The United States team play second-seeded Japan in the first round of proceedings. Zhang lost to Sayaka Hirano in straight games (11–9, 11–5, 11–3) and teamed with Erica Wu in the doubles to lose to Kasumi Ishikawa and Ai Fukuhara, also in straight games (11–7, 11–7, 11–1).

===2012 North American Championships===
On September 2, 2012, Zhang won the women's singles title at the ITTF North American Championships with a victory over Erica Wu in straight games (11–8, 11–3, 11–7, 11–9). She had previously (in 2011 and 2010) failed to achieve the title, with losses in the finals on both occasions to Canada's Mo Zhang.

===2012 World Junior Championships===
At the 2012 ITTF World Junior Championships in Hyderabad, India, Lily Zhang reached the quarterfinals in singles and also led the USA into the quarterfinals of the team competition. As a result of her performance during the championships (12 wins, 2 losses), Zhang broke into the top 100 of the ITTF women's world ranking for the first time in her career.

===2013 U.S. Open===
At the 2013 U.S. Open, Zhang won the title in the junior girls' event. In women's singles (part of the ITTF World Tour), she beat Mo Zhang to advance to the semi-final, where she lost to Elizabeta Samara in 5 games. Following this tournament, Zhang's world ranking improved to a career-high 84.

===2014 Youth Olympic Games===
In August 2014, Lily Zhang was the first ever US athlete to win a bronze medal in the 2014 Summer Youth Olympics. In the contest for bronze, she won over Miyu Kato of Japan in six games.

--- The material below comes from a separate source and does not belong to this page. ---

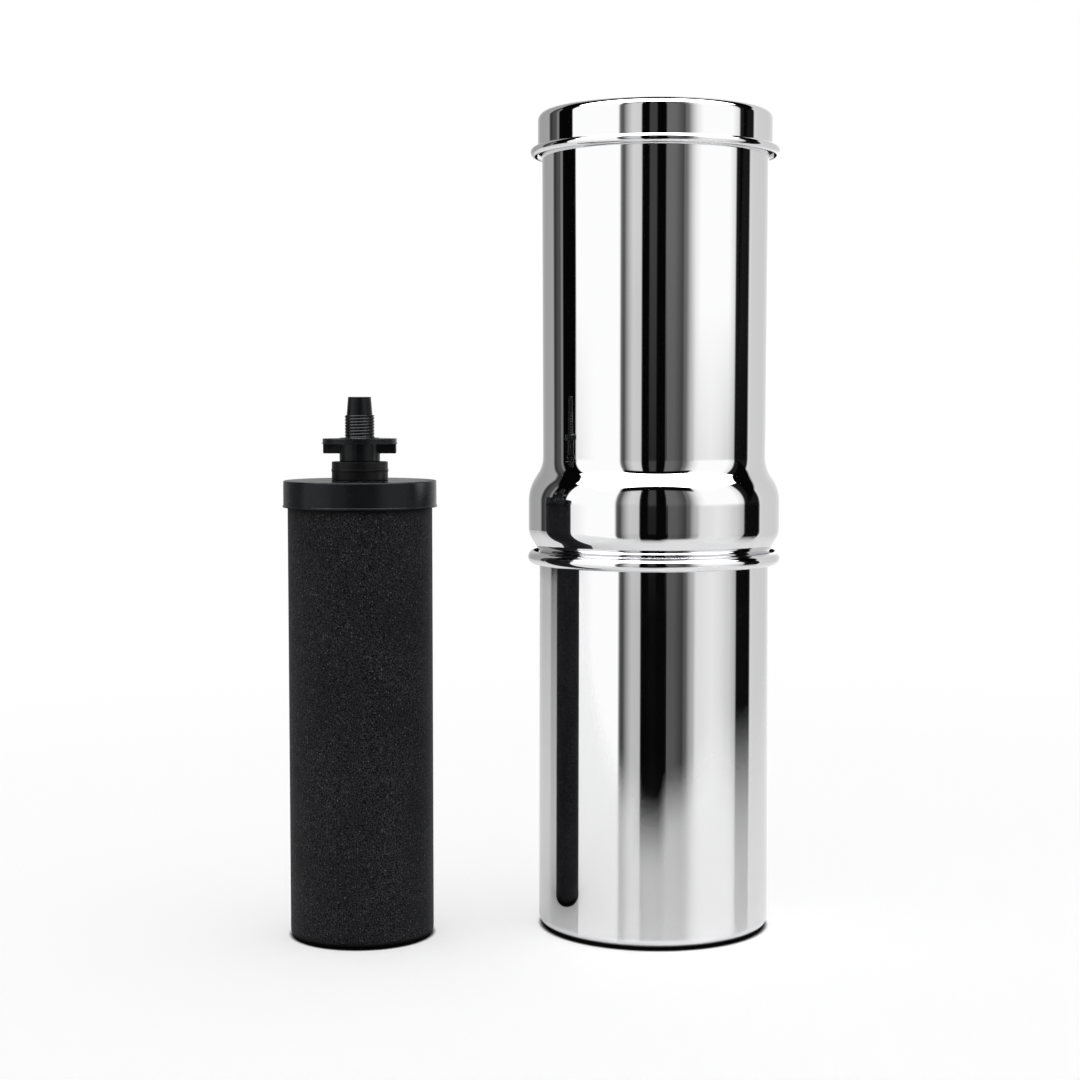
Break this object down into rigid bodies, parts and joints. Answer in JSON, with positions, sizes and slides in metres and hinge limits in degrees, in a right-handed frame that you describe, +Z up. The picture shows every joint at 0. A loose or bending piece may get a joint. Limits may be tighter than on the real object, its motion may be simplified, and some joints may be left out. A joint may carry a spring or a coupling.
{
  "type": "gravity water filter",
  "caption": "Stacked polished steel chambers under a rolled-edge lid, a carbon filter element hung through the upper floor by its wing nut, and its twin standing alongside.",
  "frame": {"origin": "centre of the lower chamber's flat base, on the surface that it stands on", "axes": "+Z up along the chambers' common axis; -Y to the front; the free-standing element is on the -X side"},
  "size_m": [0.2298, 0.1178, 0.3791],
  "materials": {
    "polished_stainless": "polished",
    "pressed_carbon": "matte",
    "moulded_black": "satin",
    "black_rubber": "satin",
    "potting_adhesive": "matte"
  },
  "bodies": {
    "lower_chamber": {"lower_vessel": "polished_stainless"},
    "upper_chamber": {"upper_vessel": "polished_stainless", "fitted_carbon_block": "pressed_carbon", "fitted_bond": "potting_adhesive", "fitted_end_cap": "moulded_black", "fitted_inner_washer": "black_rubber"},
    "lid": {"lid": "polished_stainless"},
    "fitted_washer": {"fitted_outer_washer": "black_rubber"},
    "fitted_nut": {"fitted_wing_nut": "moulded_black"},
    "standing_element": {"standing_carbon_block": "pressed_carbon", "standing_bond": "potting_adhesive", "standing_end_cap": "moulded_black", "standing_inner_washer": "black_rubber"},
    "standing_washer": {"standing_outer_washer": "black_rubber"},
    "standing_nut": {"standing_wing_nut": "moulded_black"}
  },
  "joints": [
    {"name": "upper_lift", "type": "slide", "parent": "lower_chamber", "child": "upper_chamber", "axis": [0, 0, 1], "range_m": [0, 0.07]},
    {"name": "lid_lift", "type": "slide", "parent": "upper_chamber", "child": "lid", "axis": [0, 0, 1], "range_m": [0, 0.04]},
    {"name": "fitted_nut_travel", "type": "slide", "parent": "upper_chamber", "child": "fitted_washer", "axis": [0, 0, -1], "range_m": [0, 0.0195]},
    {"name": "fitted_nut_turn", "type": "hinge", "parent": "fitted_washer", "child": "fitted_nut", "pos_m": [0, 0, 0.149], "axis": [0, 0, -1], "range_deg": [0, 5040]},
    {"name": "standing_lift", "type": "slide", "parent": "lower_chamber", "child": "standing_element", "axis": [0, 0, 1], "range_m": [0, 0.06]},
    {"name": "standing_nut_travel", "type": "slide", "parent": "standing_element", "child": "standing_washer", "axis": [0, 0, 1], "range_m": [0, 0.0195]},
    {"name": "standing_nut_turn", "type": "hinge", "parent": "standing_washer", "child": "standing_nut", "pos_m": [-0.1359, -0.0193, 0.224], "axis": [0, 0, 1], "range_deg": [0, 5040]}
  ],
  "couplings": [
    {"joint": "fitted_nut_travel", "follows": "fitted_nut_turn", "m_per_rad": 0.00021963},
    {"joint": "standing_nut_travel", "follows": "standing_nut_turn", "m_per_rad": 0.00021963}
  ]
}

===2019 ITTF Women's World Cup===
She came in fourth place at the 2019 ITTF Women's World Cup, losing 3–4 to Feng Tianwei. Zhang's performance included a high-profile upset over Miu Hirano.

===2020 ITTF Women's World Cup===
At the 2020 World Cup, Zhang won with an upset over Feng Tianwei.

===2020 Olympics===
At the 2020 Summer Olympics, after losing the first game in her opening round match against Nigeria's Offiong Edem, Zhang regrouped with a 4–1 victory.

=== 2024 Olympics ===
Zhang competed for the United States at the table tennis event in the 2024 Summer Olympics. She placed 9th in the women's singles. She also played in the women's team with Amy Wang and Rachel Sung, placing 14th in the event.